Reproduce each line from the first in the data through the line that contains "return to_receiver(rod(HINGE_PIN_RADIUS, start, end))" exactly; give nothing else.

======

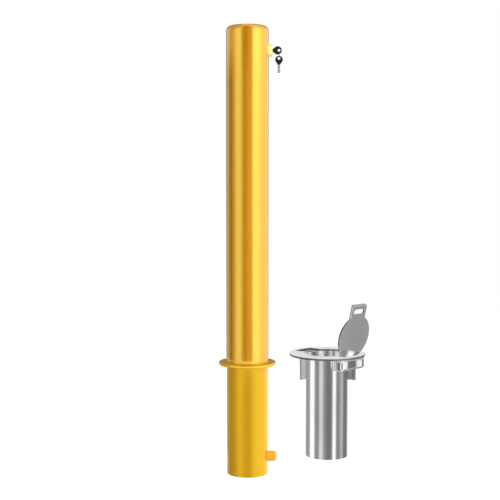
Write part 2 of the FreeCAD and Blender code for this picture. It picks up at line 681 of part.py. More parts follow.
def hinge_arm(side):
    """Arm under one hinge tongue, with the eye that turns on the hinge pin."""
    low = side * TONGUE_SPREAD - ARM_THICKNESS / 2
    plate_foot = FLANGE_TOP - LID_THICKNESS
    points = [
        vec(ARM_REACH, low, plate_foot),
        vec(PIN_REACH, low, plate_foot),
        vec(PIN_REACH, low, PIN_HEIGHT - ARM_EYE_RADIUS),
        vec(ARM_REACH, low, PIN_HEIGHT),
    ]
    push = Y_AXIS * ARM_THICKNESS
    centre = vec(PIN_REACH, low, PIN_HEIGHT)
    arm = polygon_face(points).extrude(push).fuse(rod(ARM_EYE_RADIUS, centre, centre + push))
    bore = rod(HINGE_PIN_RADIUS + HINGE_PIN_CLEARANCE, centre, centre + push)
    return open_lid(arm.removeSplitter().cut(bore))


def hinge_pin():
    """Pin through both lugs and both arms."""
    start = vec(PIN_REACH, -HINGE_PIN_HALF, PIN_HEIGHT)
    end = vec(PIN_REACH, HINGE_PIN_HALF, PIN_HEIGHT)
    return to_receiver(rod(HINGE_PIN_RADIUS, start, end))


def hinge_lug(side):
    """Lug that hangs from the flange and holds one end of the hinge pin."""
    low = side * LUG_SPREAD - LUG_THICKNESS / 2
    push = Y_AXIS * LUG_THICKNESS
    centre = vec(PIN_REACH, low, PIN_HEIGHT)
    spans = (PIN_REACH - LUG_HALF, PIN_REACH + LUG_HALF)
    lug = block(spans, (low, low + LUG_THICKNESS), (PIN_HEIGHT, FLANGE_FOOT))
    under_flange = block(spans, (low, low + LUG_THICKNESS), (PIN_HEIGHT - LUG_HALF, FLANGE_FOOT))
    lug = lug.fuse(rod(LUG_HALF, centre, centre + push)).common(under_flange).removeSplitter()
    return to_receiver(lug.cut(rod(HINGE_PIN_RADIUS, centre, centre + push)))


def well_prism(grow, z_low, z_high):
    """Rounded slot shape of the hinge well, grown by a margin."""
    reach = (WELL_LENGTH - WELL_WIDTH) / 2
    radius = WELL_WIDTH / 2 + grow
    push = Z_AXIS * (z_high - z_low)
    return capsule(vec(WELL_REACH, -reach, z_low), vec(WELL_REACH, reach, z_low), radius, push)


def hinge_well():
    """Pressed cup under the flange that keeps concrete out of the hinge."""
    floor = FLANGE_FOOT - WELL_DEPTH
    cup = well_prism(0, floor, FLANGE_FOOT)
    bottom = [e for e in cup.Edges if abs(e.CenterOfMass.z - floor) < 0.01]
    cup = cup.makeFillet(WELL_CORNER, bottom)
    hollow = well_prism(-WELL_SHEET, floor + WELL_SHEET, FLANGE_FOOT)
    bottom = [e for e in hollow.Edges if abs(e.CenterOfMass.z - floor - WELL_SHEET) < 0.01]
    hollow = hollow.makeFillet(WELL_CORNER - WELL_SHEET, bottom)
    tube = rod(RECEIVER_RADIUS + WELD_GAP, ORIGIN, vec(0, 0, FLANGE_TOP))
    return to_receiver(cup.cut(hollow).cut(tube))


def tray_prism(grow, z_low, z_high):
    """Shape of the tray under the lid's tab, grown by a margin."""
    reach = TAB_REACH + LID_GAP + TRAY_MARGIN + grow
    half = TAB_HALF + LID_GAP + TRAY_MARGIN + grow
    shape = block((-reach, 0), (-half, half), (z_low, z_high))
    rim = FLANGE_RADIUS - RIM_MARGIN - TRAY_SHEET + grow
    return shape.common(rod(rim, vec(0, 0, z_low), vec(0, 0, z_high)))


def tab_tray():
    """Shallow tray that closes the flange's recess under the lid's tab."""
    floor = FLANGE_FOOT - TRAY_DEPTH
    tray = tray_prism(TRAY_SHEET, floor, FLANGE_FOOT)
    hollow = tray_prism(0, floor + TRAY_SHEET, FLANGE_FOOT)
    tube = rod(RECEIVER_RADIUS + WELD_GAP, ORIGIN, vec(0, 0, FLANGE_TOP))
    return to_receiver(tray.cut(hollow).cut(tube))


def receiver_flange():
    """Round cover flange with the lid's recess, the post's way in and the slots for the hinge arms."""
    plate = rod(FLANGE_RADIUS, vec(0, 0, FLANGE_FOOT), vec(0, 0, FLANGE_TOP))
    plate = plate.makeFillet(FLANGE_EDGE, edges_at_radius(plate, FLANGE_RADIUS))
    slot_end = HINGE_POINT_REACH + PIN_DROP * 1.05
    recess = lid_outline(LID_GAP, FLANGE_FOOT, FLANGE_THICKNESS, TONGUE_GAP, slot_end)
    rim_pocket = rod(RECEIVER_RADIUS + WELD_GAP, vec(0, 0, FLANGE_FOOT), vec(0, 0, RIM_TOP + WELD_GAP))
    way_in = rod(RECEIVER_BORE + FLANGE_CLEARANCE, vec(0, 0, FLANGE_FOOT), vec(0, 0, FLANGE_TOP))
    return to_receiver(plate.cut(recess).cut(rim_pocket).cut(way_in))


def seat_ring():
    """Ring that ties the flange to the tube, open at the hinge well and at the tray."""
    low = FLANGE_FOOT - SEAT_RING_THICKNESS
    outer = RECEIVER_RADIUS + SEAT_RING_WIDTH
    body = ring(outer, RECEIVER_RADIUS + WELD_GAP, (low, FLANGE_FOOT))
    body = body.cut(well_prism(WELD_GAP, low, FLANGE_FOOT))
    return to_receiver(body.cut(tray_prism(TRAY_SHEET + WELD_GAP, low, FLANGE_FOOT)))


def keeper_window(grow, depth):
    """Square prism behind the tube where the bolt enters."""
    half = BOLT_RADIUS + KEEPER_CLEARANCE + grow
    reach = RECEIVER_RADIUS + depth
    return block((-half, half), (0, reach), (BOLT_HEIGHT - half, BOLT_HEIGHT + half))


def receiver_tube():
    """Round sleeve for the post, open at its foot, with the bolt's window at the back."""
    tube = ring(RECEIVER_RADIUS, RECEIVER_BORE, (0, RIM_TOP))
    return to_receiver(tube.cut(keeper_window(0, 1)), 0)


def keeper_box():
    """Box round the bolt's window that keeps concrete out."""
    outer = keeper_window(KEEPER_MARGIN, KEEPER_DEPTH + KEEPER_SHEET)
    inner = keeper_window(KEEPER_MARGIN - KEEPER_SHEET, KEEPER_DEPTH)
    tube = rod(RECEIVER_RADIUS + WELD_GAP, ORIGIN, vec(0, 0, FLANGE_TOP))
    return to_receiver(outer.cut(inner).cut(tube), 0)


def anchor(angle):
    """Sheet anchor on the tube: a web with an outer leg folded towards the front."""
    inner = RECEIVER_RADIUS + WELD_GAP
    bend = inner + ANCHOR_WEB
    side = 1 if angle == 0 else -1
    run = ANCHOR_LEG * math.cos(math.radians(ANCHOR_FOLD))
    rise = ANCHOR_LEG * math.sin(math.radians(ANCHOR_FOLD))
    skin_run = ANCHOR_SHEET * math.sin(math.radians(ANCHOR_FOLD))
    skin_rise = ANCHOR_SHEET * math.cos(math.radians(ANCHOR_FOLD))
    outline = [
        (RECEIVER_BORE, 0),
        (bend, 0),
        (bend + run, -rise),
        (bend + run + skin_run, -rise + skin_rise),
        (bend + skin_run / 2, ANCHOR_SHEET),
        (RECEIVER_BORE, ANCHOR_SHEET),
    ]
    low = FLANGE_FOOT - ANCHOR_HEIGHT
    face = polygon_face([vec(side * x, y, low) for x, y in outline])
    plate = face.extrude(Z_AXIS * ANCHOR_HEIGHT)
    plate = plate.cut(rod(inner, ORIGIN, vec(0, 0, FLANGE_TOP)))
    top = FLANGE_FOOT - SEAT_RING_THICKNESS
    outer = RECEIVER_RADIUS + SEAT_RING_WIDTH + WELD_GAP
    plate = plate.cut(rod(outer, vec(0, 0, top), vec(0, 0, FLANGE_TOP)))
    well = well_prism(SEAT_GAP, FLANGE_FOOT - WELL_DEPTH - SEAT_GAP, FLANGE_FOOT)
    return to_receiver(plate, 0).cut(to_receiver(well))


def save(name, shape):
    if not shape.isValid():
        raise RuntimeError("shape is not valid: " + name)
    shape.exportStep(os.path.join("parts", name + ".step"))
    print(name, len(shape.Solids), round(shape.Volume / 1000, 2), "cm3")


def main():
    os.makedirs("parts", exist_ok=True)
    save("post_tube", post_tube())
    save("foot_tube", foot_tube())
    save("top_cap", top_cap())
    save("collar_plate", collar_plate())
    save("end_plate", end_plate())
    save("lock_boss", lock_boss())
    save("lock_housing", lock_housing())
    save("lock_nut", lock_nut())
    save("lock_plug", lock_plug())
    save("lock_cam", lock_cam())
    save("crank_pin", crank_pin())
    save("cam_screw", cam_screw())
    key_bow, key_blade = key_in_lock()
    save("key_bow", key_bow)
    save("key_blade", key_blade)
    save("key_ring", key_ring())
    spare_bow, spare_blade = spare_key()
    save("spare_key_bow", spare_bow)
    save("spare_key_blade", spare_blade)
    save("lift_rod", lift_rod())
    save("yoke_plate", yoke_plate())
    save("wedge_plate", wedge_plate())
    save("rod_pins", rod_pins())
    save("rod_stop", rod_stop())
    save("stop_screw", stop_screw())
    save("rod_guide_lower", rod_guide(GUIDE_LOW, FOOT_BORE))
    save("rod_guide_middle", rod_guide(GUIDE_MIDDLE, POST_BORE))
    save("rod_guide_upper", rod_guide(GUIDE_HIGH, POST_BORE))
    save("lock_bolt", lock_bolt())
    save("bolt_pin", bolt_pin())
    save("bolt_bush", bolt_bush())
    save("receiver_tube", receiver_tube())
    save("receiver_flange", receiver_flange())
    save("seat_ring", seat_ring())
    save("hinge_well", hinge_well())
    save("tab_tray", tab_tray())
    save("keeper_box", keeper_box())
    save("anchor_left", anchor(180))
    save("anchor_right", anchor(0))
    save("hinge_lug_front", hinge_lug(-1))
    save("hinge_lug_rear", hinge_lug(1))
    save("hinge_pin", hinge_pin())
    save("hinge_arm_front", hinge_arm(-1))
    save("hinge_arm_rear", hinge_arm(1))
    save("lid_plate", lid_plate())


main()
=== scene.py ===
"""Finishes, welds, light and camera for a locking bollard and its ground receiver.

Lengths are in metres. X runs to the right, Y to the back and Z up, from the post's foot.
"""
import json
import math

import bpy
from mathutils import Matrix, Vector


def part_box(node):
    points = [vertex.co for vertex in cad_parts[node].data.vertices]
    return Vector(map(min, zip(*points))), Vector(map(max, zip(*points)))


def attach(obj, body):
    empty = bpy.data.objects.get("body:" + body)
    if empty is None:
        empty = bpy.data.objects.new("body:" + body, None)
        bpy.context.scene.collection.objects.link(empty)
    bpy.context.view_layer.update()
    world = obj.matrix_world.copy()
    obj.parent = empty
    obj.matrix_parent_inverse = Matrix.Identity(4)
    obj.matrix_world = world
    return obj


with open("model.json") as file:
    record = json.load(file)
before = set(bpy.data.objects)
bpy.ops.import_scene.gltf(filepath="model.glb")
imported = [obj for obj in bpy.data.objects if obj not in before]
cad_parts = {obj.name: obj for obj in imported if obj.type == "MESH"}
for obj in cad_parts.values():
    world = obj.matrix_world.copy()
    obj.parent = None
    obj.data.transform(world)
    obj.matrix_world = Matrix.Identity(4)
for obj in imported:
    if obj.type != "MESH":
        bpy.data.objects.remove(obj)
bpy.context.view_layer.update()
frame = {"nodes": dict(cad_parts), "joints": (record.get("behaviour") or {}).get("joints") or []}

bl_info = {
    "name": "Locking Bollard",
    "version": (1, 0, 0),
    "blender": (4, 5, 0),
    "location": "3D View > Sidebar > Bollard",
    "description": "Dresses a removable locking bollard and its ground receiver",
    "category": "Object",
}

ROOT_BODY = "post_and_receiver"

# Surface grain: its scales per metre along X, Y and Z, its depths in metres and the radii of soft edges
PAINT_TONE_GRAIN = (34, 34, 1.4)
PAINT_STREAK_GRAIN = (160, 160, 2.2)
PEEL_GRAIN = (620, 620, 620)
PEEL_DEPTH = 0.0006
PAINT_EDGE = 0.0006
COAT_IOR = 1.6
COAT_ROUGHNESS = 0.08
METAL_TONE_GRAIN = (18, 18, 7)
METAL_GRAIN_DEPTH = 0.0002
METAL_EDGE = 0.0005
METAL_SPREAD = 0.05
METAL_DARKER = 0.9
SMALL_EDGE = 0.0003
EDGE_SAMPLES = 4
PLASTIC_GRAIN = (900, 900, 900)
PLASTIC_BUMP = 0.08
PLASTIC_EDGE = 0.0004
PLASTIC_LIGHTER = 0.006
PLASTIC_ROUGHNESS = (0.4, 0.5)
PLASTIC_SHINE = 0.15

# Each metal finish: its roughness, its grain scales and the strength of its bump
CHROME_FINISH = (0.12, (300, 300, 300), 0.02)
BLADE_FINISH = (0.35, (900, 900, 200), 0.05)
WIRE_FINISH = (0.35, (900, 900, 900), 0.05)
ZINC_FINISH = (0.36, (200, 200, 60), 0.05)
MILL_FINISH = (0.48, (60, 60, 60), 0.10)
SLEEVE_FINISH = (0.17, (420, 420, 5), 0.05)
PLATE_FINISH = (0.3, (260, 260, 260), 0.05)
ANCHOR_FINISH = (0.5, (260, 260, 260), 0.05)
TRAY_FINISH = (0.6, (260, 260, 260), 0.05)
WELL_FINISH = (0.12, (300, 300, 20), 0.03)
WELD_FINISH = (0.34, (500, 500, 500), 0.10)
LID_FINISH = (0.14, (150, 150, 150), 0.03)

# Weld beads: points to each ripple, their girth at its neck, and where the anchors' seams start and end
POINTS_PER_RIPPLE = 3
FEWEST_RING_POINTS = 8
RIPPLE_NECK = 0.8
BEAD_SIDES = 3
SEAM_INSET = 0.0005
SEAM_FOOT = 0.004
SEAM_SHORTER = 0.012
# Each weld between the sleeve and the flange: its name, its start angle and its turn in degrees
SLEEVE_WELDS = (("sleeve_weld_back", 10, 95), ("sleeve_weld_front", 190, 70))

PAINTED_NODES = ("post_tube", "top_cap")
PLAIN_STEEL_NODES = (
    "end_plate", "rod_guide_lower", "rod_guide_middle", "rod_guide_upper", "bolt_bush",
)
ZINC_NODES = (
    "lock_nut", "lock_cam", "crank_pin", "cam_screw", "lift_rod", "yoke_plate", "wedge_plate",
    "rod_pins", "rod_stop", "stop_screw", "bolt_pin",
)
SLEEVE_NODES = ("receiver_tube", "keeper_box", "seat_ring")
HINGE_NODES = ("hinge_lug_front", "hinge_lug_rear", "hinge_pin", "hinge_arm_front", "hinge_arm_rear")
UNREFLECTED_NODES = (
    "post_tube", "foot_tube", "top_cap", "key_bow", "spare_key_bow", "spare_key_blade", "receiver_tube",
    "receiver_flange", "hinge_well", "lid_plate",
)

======

Output below
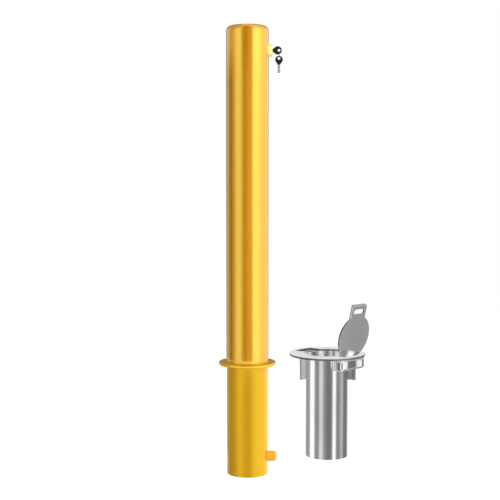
Write part 2 of the FreeCAD and Blender code for this picture. It picks up at line 681 of part.py. More parts follow.
def hinge_arm(side):
    """Arm under one hinge tongue, with the eye that turns on the hinge pin."""
    low = side * TONGUE_SPREAD - ARM_THICKNESS / 2
    plate_foot = FLANGE_TOP - LID_THICKNESS
    points = [
        vec(ARM_REACH, low, plate_foot),
        vec(PIN_REACH, low, plate_foot),
        vec(PIN_REACH, low, PIN_HEIGHT - ARM_EYE_RADIUS),
        vec(ARM_REACH, low, PIN_HEIGHT),
    ]
    push = Y_AXIS * ARM_THICKNESS
    centre = vec(PIN_REACH, low, PIN_HEIGHT)
    arm = polygon_face(points).extrude(push).fuse(rod(ARM_EYE_RADIUS, centre, centre + push))
    bore = rod(HINGE_PIN_RADIUS + HINGE_PIN_CLEARANCE, centre, centre + push)
    return open_lid(arm.removeSplitter().cut(bore))


def hinge_pin():
    """Pin through both lugs and both arms."""
    start = vec(PIN_REACH, -HINGE_PIN_HALF, PIN_HEIGHT)
    end = vec(PIN_REACH, HINGE_PIN_HALF, PIN_HEIGHT)
    return to_receiver(rod(HINGE_PIN_RADIUS, start, end))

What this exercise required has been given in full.